» Dataset items
########
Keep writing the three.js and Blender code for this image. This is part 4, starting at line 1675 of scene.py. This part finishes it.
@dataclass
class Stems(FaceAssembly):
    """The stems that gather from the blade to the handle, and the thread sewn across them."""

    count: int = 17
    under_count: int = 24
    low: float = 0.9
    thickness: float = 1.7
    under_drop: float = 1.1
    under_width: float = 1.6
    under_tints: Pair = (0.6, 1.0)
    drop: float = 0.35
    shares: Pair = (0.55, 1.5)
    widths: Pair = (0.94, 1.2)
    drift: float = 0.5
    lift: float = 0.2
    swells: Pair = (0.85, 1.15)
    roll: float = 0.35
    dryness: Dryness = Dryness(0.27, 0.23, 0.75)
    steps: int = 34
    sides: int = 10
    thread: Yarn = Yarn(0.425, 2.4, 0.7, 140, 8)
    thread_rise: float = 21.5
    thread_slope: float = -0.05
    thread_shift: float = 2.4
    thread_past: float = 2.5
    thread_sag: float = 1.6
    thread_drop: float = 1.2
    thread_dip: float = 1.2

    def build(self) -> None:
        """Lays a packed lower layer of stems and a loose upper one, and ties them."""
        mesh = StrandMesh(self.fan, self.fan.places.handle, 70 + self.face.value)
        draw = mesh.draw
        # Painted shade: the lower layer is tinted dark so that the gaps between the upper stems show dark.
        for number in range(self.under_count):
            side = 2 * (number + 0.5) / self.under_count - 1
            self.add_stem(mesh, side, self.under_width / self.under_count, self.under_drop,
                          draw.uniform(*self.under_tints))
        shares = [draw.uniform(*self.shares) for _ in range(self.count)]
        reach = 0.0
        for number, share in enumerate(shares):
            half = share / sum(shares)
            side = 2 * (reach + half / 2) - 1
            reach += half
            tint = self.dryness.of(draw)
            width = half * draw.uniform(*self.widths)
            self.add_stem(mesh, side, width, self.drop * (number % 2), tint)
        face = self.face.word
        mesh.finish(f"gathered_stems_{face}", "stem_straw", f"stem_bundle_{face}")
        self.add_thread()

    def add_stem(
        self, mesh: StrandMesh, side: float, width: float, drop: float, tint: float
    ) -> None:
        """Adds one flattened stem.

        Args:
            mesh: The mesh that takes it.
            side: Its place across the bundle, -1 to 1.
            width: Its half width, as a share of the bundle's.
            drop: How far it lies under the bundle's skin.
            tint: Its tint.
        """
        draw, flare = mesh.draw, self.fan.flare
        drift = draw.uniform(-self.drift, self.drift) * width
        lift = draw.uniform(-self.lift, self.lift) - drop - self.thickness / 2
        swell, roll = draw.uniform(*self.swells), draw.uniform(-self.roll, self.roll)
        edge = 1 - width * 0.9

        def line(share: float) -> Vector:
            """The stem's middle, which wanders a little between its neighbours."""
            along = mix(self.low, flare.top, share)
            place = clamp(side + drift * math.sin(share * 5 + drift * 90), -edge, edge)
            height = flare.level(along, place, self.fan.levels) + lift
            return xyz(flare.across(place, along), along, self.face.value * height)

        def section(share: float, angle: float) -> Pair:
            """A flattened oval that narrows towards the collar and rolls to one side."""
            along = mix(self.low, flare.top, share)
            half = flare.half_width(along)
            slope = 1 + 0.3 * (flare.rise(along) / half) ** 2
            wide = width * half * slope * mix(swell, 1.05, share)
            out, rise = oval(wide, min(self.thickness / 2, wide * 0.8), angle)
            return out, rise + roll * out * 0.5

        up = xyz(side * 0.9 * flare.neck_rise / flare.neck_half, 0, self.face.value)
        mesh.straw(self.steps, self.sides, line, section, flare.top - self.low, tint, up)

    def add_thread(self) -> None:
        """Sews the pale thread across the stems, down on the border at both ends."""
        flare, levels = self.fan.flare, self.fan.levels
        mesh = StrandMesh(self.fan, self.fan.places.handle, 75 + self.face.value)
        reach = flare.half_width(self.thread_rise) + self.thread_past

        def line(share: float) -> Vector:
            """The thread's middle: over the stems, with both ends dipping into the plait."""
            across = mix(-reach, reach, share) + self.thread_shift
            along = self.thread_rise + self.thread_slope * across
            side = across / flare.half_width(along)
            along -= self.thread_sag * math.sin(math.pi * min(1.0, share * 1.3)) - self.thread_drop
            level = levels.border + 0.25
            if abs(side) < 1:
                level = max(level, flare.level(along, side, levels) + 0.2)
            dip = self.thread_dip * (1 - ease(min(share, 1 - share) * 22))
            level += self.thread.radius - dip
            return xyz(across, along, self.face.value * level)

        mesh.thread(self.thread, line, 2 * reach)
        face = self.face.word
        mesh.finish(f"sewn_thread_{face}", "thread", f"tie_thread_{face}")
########
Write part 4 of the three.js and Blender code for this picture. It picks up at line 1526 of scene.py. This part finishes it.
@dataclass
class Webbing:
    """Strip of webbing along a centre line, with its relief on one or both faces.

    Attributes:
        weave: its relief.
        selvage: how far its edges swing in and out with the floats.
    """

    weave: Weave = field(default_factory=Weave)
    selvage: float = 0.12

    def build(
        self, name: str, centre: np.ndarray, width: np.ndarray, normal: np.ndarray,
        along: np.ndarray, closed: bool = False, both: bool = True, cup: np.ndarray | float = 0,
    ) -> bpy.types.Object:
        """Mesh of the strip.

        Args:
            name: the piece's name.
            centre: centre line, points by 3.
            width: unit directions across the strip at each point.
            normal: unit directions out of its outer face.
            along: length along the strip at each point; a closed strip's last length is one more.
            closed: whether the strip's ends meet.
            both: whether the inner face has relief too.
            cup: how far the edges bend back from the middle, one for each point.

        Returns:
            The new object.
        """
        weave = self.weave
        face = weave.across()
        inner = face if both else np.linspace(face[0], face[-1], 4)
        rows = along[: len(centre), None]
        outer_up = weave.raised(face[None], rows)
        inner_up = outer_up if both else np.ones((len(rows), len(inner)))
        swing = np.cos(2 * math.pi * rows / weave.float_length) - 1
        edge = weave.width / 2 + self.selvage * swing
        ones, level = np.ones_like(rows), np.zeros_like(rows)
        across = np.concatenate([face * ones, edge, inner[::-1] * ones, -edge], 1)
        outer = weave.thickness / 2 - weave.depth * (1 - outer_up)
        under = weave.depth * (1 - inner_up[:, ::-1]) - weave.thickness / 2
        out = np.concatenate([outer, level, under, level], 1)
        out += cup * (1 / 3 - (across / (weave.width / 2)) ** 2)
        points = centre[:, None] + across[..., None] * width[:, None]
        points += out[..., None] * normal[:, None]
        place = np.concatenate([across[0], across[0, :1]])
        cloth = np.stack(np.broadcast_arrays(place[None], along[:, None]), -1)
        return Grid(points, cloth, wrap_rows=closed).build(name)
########
» Short problem
Reproduce the lines exactly, from the line that contains "Keep writing the" through the line that contains "stems that gather", and nothing more.

» Worked answer
Keep writing the three.js and Blender code for this image. This is part 4, starting at line 1675 of scene.py. This part finishes it.
@dataclass
class Stems(FaceAssembly):
    """The stems that gather from the blade to the handle, and the thread sewn across them."""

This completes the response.